13 Petrified log section
This log’s section shows the rainbow effect 

                        

14 Crystal Forest
A small section of the forest of petrified logs scattered all over the ground

Gallup was a full hour east of the park.  The first order of business was to visit Walmart.  I do not often go to Walmart; I have lots of choices where I live.  People around here travel a long way to get essential items in this part of the world.  This particular store offered everything we needed; little things like socks, tweezers, brushes, and some food items we cannot get in our little grocery store in Chinle.

This is the only Walmart-type store in over a hundred miles.  It is a big one, with a big parking lot.  And on this Saturday afternoon, that parking lot was chock full.  So was the store.
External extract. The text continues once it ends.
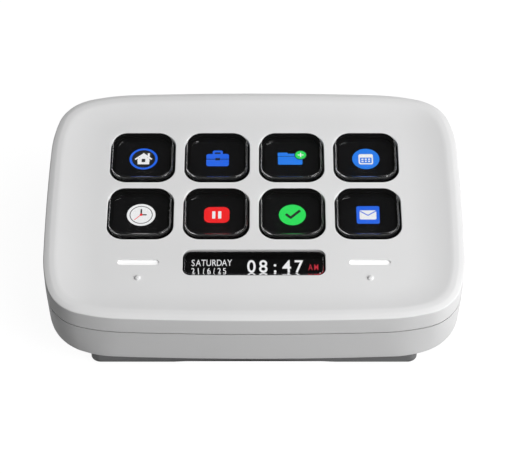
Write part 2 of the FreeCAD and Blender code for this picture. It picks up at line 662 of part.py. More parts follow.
def display_ribbon():
    """The flat cable: bonded under the glass ledge, turned round the plate and into its connector."""
    bend_y = TRAY_FRONT_Y
    bond_y = GLASS_FRONT_Y + RIBBON_BOND
    upper = GLASS_UNDER
    lower = BOARD_TOP + RIBBON_LEVEL
    outer = (upper - lower) / 2
    inner = outer - RIBBON_THICKNESS
    middle = (upper + lower) / 2
    under, over = upper - RIBBON_THICKNESS, lower + RIBBON_THICKNESS
    socket_y = CONNECTOR_Y - CONNECTOR_DEPTH / 2

    def at(y, z):
        return Vector(-RIBBON_WIDTH / 2, y, z)

    path = [
        (at(bond_y, upper), at(bend_y, upper)),
        (at(bend_y, upper), at(bend_y - outer, middle), at(bend_y, lower)),
        (at(bend_y, lower), at(socket_y, lower)),
        (at(socket_y, lower), at(socket_y, over)),
        (at(socket_y, over), at(bend_y, over)),
        (at(bend_y, over), at(bend_y - inner, middle), at(bend_y, under)),
        (at(bend_y, under), at(bond_y, under)),
        (at(bond_y, under), at(bond_y, upper)),
    ]
    edges = []
    for points in path:
        edges.append(Part.Arc(*points).toShape() if len(points) == 3 else Part.makeLine(*points))
    return Part.Face(Part.Wire(edges)).extrude(Vector(RIBBON_WIDTH, 0, 0))


# Main board and what is on it

def main_board():
    half = BOARD_WIDTH / 2
    board = box(-half, half, BOARD_FRONT_Y, BOARD_BACK_Y, BOARD_UNDER, BOARD_TOP)
    tab_end = PORT_MOUTH_Y - PORT_OVERHANG
    tab = box(-TAB_WIDTH / 2, TAB_WIDTH / 2, 0, tab_end, BOARD_UNDER, BOARD_TOP)
    bolts = holes(BOARD_SCREWS, SCREW_RADIUS + SCREW_CLEARANCE, BOARD_UNDER - 1, BOARD_TOP + 1)
    return cut_all(fuse_all([board, tab]), bolts)


def on_board(width, depth, height, x, y):
    half_x, half_y = width / 2, depth / 2
    return box(x - half_x, x + half_x, y - half_y, y + half_y, BOARD_TOP, BOARD_TOP + height)


def controller_chip():
    return on_board(*CONTROLLER)


def ribbon_connector():
    """A low connector that grips the ribbon's end in a slot along its front."""
    return on_board(CONNECTOR_WIDTH, CONNECTOR_DEPTH, CONNECTOR_HEIGHT, 0, CONNECTOR_Y)


def board_parts():
    """The memory chip, crystal, regulator, coil and a row of capacitors."""
    parts = [on_board(*part) for part in (MEMORY, CRYSTAL, REGULATOR, COIL)]
    width, depth, height, x, y = FIRST_CAPACITOR
    for number in range(CAPACITORS):
        parts.append(on_board(width, depth, height, x + number * CAPACITOR_STEP, y))
    return Part.makeCompound(parts)


def port_prism(grow, y_from, y_to):
    """The port's round-ended section, grown by grow, between two places along Y."""
    width = PORT_WIDTH + 2 * grow
    height = PORT_HEIGHT + 2 * grow
    shape = bar(width, height, height / 2, 0, y_to - y_from)
    shape.rotate(Vector(0, 0, 0), Vector(1, 0, 0), -90)
    shape.translate(Vector(0, y_from, BOARD_TOP + PORT_HEIGHT / 2))
    return shape


def usb_socket_shell():
    back = PORT_MOUTH_Y - PORT_LENGTH
    inside = port_prism(-PORT_WALL, back + PORT_WALL, PORT_MOUTH_Y + 1)
    return port_prism(0, back, PORT_MOUTH_Y).cut(inside)


def usb_socket_insert():
    """The insulator that fills the back of the socket, with the contact tongue in front of it."""
    back = PORT_MOUTH_Y - PORT_LENGTH + PORT_WALL
    front = back + INSERT_LENGTH
    base = port_prism(-PORT_WALL - INSERT_FIT, back, front)
    low = BOARD_TOP + (PORT_HEIGHT - TONGUE_THICKNESS) / 2
    high = low + TONGUE_THICKNESS
    tongue = box(-TONGUE_WIDTH / 2, TONGUE_WIDTH / 2, front - 1, front + TONGUE_LENGTH, low, high)
    return fuse_all([base, tongue])


# Stand and pad, whose lower faces lie in the desk's plane and not in the slab's

PAD_FRONT_Y = STAND_FRONT_Y + PAD_INSET
LEAN = Rotation(Vector(1, 0, 0), TILT)
DESK_DROP = -LEAN.multVec(Vector(0, PAD_FRONT_Y, UNDERSIDE - PAD_FRONT_DROP)).z


def above_desk(height_from, height_to=2 * SLAB_THICKNESS):
    """A thick level layer between two heights over the desk, in the slab's frame."""
    size = 3 * BODY_WIDTH
    level = box(-size / 2, size / 2, -size / 2, size / 2, height_from, height_to)
    level.Placement = Placement(Vector(0, 0, DESK_DROP), LEAN).inverse()
    return level


def footprint(inset, z_to=UNDERSIDE):
    """The stand's outline moved in by inset, from well under the desk up to z_to."""
    deep = UNDERSIDE - SLAB_THICKNESS
    radius = STAND_CORNER - min(inset, STAND_CORNER / 2)
    return bar(STAND_WIDTH - 2 * inset, STAND_DEPTH - 2 * inset, radius, deep, z_to, 0, STAND_Y)


def stand():
    """A wedge moulded as a shell, thin at the front and hollow towards the back."""
    deep = UNDERSIDE - SLAB_THICKNESS
    hollow = footprint(STAND_WALL, UNDERSIDE + 1).common(above_desk(PAD_THICKNESS + STAND_WALL))
    half = STAND_WALL / 2
    front, back = STAND_FRONT_Y + half, STAND_BACK_Y - half
    inside = bosses(CASE_SCREWS, STAND_BOSS_RADIUS, deep, UNDERSIDE)
    for x in (-STAND_WIDTH / 6, STAND_WIDTH / 6):
        inside.append(box(x - half, x + half, front, back, deep, UNDERSIDE))
    body = fuse_all([footprint(0).cut(hollow)] + inside).common(above_desk(PAD_THICKNESS))
    tools = holes(CASE_SCREWS, SCREW_RADIUS + SCREW_CLEARANCE, deep, UNDERSIDE + 1)
    tools += holes(CASE_SCREWS, SCREW_HEAD_RADIUS + HEAD_CLEARANCE, deep, CASE_SCREW_SEAT)
    return cut_all(body, tools)


def stand_pad():
    """The anti-slip rubber sheet that the keypad rests on."""
    return footprint(PAD_INSET).common(above_desk(0, PAD_THICKNESS))


# Assembly

def build_pieces():
    pieces = {
        "top_shell": upper_case(),
        "bottom_shell": lower_case(),
        "key_bezel": bezel(),
        "info_window": info_window(),
        "light_guide_left": light_guide(-1),
        "light_guide_right": light_guide(1),
        "dome_mat": dome_mat(),
        "switch_film": switch_film(),
        "display_glass": display_sheet(GLASS_FRONT_Y, GLASS_UNDER, GLASS_TOP),
        "display_backlight": display_sheet(ACTIVE_FRONT_Y, DISPLAY_UNDER, GLASS_UNDER),
        "display_ribbon": display_ribbon(),
        "support_plate": support_plate(),
        "main_board": main_board(),
        "controller_chip": controller_chip(),
        "ribbon_connector": ribbon_connector(),
        "board_parts": board_parts(),
        "usb_socket_shell": usb_socket_shell(),
        "usb_socket_insert": usb_socket_insert(),
        "board_screws": screws(BOARD_SCREWS, BOARD_UNDER, LEG_TOP + BOARD_SCREW_GRIP - BOARD_UNDER),
        "case_screws": screws(CASE_SCREWS, CASE_SCREW_SEAT, CASE_SCREW_LENGTH),
        "stand": stand(),
        "stand_pad": stand_pad(),
    }
    for number, (x, y) in enumerate(KEYS, start=1):
        pieces[f"key_lens_{number}"] = key_lens(x, y)
        pieces[f"key_carrier_{number}"] = key_carrier(x, y)
    return pieces


def lean_back(pieces):
    """Tilts every piece on to the desk, and puts the middle of the case over the origin."""
    lean = Placement(Vector(0, 0, DESK_DROP), LEAN).toMatrix()
    for shape in pieces.values():
        shape.transformShape(lean, True)
    boxes = [pieces[name].optimalBoundingBox(False) for name in ("top_shell", "bottom_shell")]
    middle = (min(b.YMin for b in boxes) + max(b.YMax for b in boxes)) / 2
    shift = Placement(Vector(0, -middle, 0), Rotation()).toMatrix()
    for shape in pieces.values():
        shape.transformShape(shift, True)
    return middle


def main():
    os.makedirs("parts", exist_ok=True)
    pieces = build_pieces()
    middle = lean_back(pieces)
    for name, shape in pieces.items():
        shape.exportStep(f"parts/{name}.step")
    print(f"{len(pieces)} nodes, slab {BODY_WIDTH:.2f} by {BODY_DEPTH:.2f} by {SLAB_THICKNESS:.2f} mm")
    print(f"leaned back {TILT} degrees, raised {DESK_DROP:.4f} mm, moved {-middle:.4f} mm along Y")


main()
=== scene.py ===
import math

import bmesh
import bpy
from mathutils import Matrix, Vector


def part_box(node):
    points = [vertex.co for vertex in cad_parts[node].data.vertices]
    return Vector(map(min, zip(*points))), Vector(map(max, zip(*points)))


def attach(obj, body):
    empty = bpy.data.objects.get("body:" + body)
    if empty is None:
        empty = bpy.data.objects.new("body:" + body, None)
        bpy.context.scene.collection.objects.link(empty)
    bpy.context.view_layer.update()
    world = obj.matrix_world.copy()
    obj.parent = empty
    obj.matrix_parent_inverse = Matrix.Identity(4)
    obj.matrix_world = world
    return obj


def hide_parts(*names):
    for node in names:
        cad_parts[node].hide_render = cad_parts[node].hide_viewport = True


# A desk keypad: eight clear keys over one lit screen, an info window and two touch bars in a bowed
# white case, leaned back on a low dark stand. Meshes are drawn in millimetres, as the case lies
# before it is leaned back: X right, Y up the face, Z out of it, and the face's rim at Z = 0.

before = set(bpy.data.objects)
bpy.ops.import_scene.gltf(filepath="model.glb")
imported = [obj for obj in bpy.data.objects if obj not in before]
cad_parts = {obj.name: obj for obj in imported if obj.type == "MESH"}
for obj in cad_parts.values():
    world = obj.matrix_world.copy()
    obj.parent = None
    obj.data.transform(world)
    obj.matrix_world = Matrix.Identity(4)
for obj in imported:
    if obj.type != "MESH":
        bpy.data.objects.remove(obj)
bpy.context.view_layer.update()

MM = 0.001
KEYS_Y = 6.241               # middle of the keys, from the middle of the case
LENS_MIDDLE_Z = -1.45        # half way up a clear key
KEY_NUMBERS = range(1, 9)


def middle(node):
    """The middle of a CAD node, in metres in the row frame."""
    low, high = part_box(node)
    return (low + high) / 2


keys = [middle(f"key_lens_{number}") for number in KEY_NUMBERS]
up_face = keys[0] - keys[4]
lean = math.atan2(up_face.z, up_face.y)
slab = Matrix.Translation(sum(keys, Vector()) / len(keys)) @ Matrix.Rotation(lean, 4, "X")
slab = slab @ Matrix.Diagonal((MM, MM, MM, 1)) @ Matrix.Translation((0, -KEYS_Y, -LENS_MIDDLE_Z))
KEY_PLACES = [(slab.inverted() @ key).to_2d() for key in keys]


# Camera. It looks at the keypad from straight in front, about 45 degrees above the desk. Its
# distance and its long lens put the keys and the outline where they were measured.

VIEW_ABOVE_FACE = math.radians(49.55)
VIEW_DISTANCE = 588.2
VIEW_CENTRE = Vector((1.50, -12.07, 0))
SENSOR = 36.0
PICTURE_WIDTH = 520          # pixels
FOCAL_LENGTH = 2321.1        # in the same pixels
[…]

It is the most crowed Walmart I have ever seen or probably will see and almost all of the people were Native American.  Rural America, stocking up on stuff on Saturday.  Despite the crowds, we got the things we needed, except for one – wine.  We scored that at a nearby package store followed by a wash for Red who was just filthy.

Finally, we took advantage to eat at a different restaurant besides one of the ones in Chinle.  While living in the motel we have to eat out every night and our choices in Chinle are limited to three restaurants, and that includes a Denny’s.  We figured that Jerry’s Café would not be too busy at 4:00 PM on a Saturday.  Wrong, the place was packed.  We found out why when we ate the food – it was wonderful.  Fortunately, we found a parking place right in front of the place and a table opened up for us just as we walked in.  We credit Father Sean’s blessing.

After that all we had to do was motor the hundred miles back home to Chinle.  It was a most enjoyable road trip.